> EXERCISE OBJECTIVE: Copy exactly, please, the lines of the data from its start through the line containing "wasm.setup();".

> DATA SHOWN:
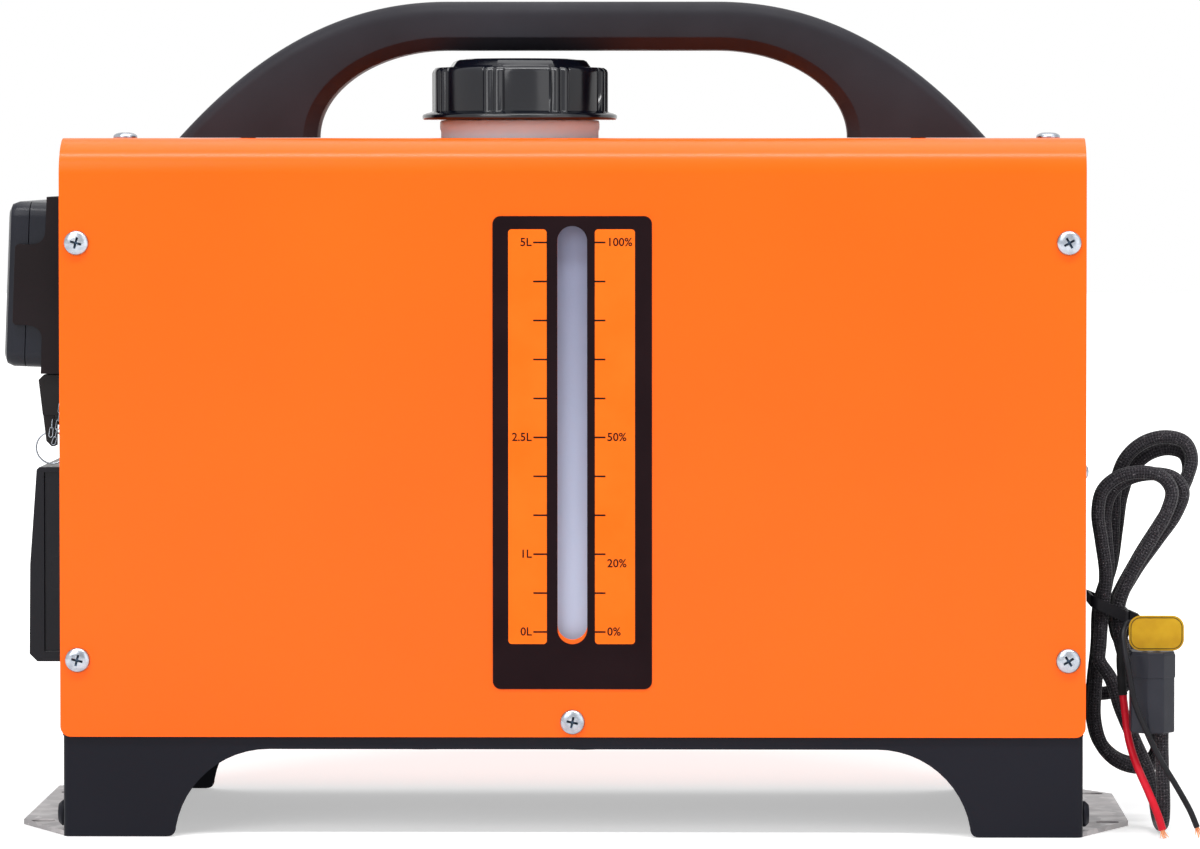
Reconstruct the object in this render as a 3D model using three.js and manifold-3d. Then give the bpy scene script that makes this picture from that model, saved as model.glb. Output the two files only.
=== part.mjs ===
// A portable all-in-one diesel air heater: an orange folded cover over a black tray on legs, with a moulded
// carrying arch, a fuel tank with a sight column, a finned heater with its fan, a tilting-vane outlet, a wall
// controller with its fob, and a bundled supply cord. Millimetres, +Z up, the front faces -Y.
import * as THREE from 'three';
import { mergeVertices } from 'three/addons/utils/BufferGeometryUtils.js';
import Module from 'manifold-3d';

const wasm = await Module();
wasm.setup();

// ---------------------------------------------------------------- driving dimensions
// The case.
const caseWidth = 390;
const caseDepth = 145;
const caseHeight = 266;
const coverEdge = 38.2;
const coverSheet = 1.2;
const coverBend = 14;
const coverCorner = 4;
const fit = 0.3;
// The gauge label and the slots behind it.
const labelWidth = 60.5;
const labelBelowSlot = 17.1;
const labelAboveSlot = 3.8;
const labelThick = 0.4;
const labelGap = 0.05;
const labelCorner = 3;
const gaugeSlotWidth = 11.3;
const gaugeSlotTop = 232.6;
const gaugeSlotHeight = 158.9;
const coverSlotLift = 1.7;
// The base tray on its legs.
const baseInset = 0.8;
const baseSheet = 1.5;
const baseBend = 2.5;
const legWidth = 42.4;
const archRadius = 36;
const archTop = 33.4;
const toeRadius = 3.5;
const skirtLift = 2.3;
const baseTabHeight = 14;
const baseTabInset = 24;
// The end panels.
const panelFlange = 18;
const ledgeLength = 33;
const ledgeHalfWidth = 50;
// The pan-head screws of the cover.
const screwHead = 9.4;
const screwHeadHeight = 2.3;
const screwShank = 4;
const screwLength = 7;
const screwInset = 6.7;
const screwUpperZ = 226.2;
const screwLowerZ = 67.5;
const screwMiddleZ = 44.1;
// The floor brackets and their bolts.
const bracketReach = 19.8;
const bracketSheet = 2;
const bracketUpstand = 14;
const bracketFrontChamferShare = 0.241;
const bracketRearChamferShare = 0.166;
const bracketLeftRearChamfer = 3;
const bracketSlotLength = 9;
const bracketSlotWidth = 5.5;
const bracketSlotOut = 11.5;
const bracketSlotShare = 0.58;
const bracketRearGap = 5;
const bracketBoltHead = 10;
const bracketBoltHeadHeight = 2.4;
const bracketBoltShank = 5;
const bracketBoltZ = 8;
const bracketBoltInset = 10;
// The carrying arch.
const handleX = 2;
const handleOuter = 158;
const handleFoot = 54;
const handleTop = 319.5;
const gripThick = 18.9;
const handleDepth = 33;
const handleFlatShare = 0.335;
const handleRound = 6;
const handleBolt = 6;
const handleBoltLength = 24;
const handleBoltHead = 10;
const handleBoltHeadHeight = 4;
const handleBoltInset = 26;
// The fuel tank, its neck and cap.
const tankTopGap = 6.5;
const tankHalfLength = 166;
const tankToCover = 9.3;
const tankCorner = 14;
const tankWall = 2.5;
const tankOverHeater = 3.4;
const sightHalfWidth = 40;
const sightGap = 4.6;
const sightDepth = 14.5;
const sightBottom = 62;
const neckX = -22.9;
const neckOuter = 57;
const neckBore = 48;
const collarDiameter = 62;
const collarThick = 4;
const neckAbove = 22.2;
const collarAbove = 7;
const capFlange = 76.6;
const capFlangeThick = 2.8;
const capBody = 71.3;
const capHeight = 20.5;
const capFlute = 1.6;
const capFluteCount = 8;
const capCrown = 56;
const capPhase = 6.7;
const capCrownHeight = 3.4;
const capRunning = 0.6;
const gasketThick = 1.8;
const fuelTapX = 132;
const fuelTapY = 24;
// The heater unit.
const heaterAxisZ = 99;
const heaterToCover = 21.3;
const heaterLeft = -166;
const heaterRight = 112;
const heaterWall = 2;
const heaterCorner = 18;
const coreRadius = 31;
const coreWall = 4;
const finRadius = 45;
const finThick = 2.4;
const finCount = 12;
const coreLeft = -140;
const coreRight = 14;
const burnerRadius = 22;
const burnerLength = 96;
const burnerWall = 1.5;
const portCount = 4;
const portRadius = 2.5;
const portInset = 34;
const plugRadius = 4;
const plugLength = 34;
const plugInset = 14;
const motorRadius = 22;
const motorLeft = 36;
const motorRight = 84;
const shaftRadius = 2.5;
const shaftRunning = 0.5;
const airWheelRadius = 43;
const airWheelWidth = 14;
const burnWheelRadius = 27;
const burnWheelWidth = 10;
const wheelBlades = 7;
const wheelHub = 10;
const boardLength = 40;
const boardWidth = 34;
const boardThick = 1.6;
const boardLeg = 8;
const chipHalf = 9;
const chipHeight = 5;
const stubRadius = 12;
const stubWall = 1.4;
const exhaustX = -60;
const intakeX = 2;
const stubBottom = 26;
// The dosing pump and the fuel lines.
const pumpX = 148;
const pumpRadius = 13;
const pumpBottom = 62;
const pumpLength = 48;
const nippleRadius = 3;
const nippleBore = 1.2;
const nippleLength = 8;
const plungerRadius = 4;
const plungerLength = 18;
const plungerTravel = 3;
const hoseRadius = 3.5;
const fuelLineRadius = 1.3;
const fuelLineRise = 6;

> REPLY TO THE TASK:
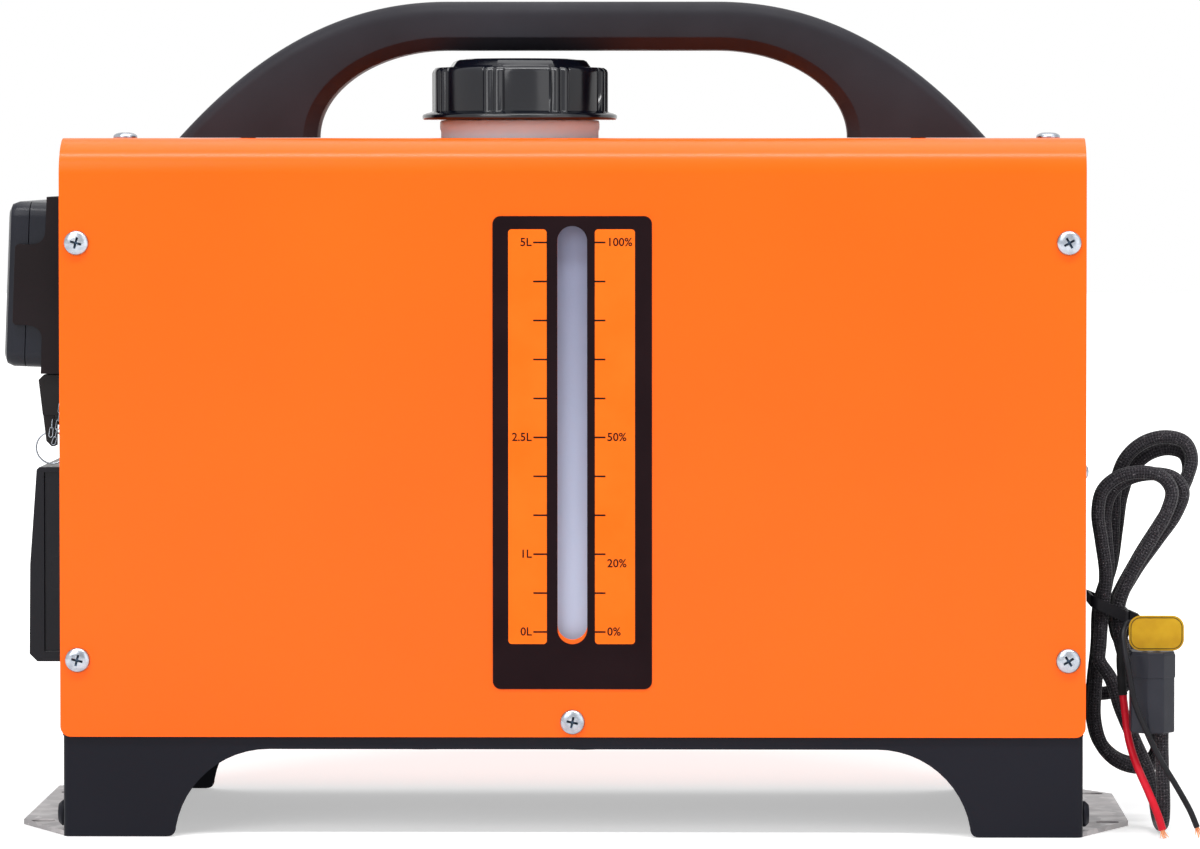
Reconstruct the object in this render as a 3D model using three.js and manifold-3d. Then give the bpy scene script that makes this picture from that model, saved as model.glb. Output the two files only.
=== part.mjs ===
// A portable all-in-one diesel air heater: an orange folded cover over a black tray on legs, with a moulded
// carrying arch, a fuel tank with a sight column, a finned heater with its fan, a tilting-vane outlet, a wall
// controller with its fob, and a bundled supply cord. Millimetres, +Z up, the front faces -Y.
import * as THREE from 'three';
import { mergeVertices } from 'three/addons/utils/BufferGeometryUtils.js';
import Module from 'manifold-3d';

const wasm = await Module();
wasm.setup();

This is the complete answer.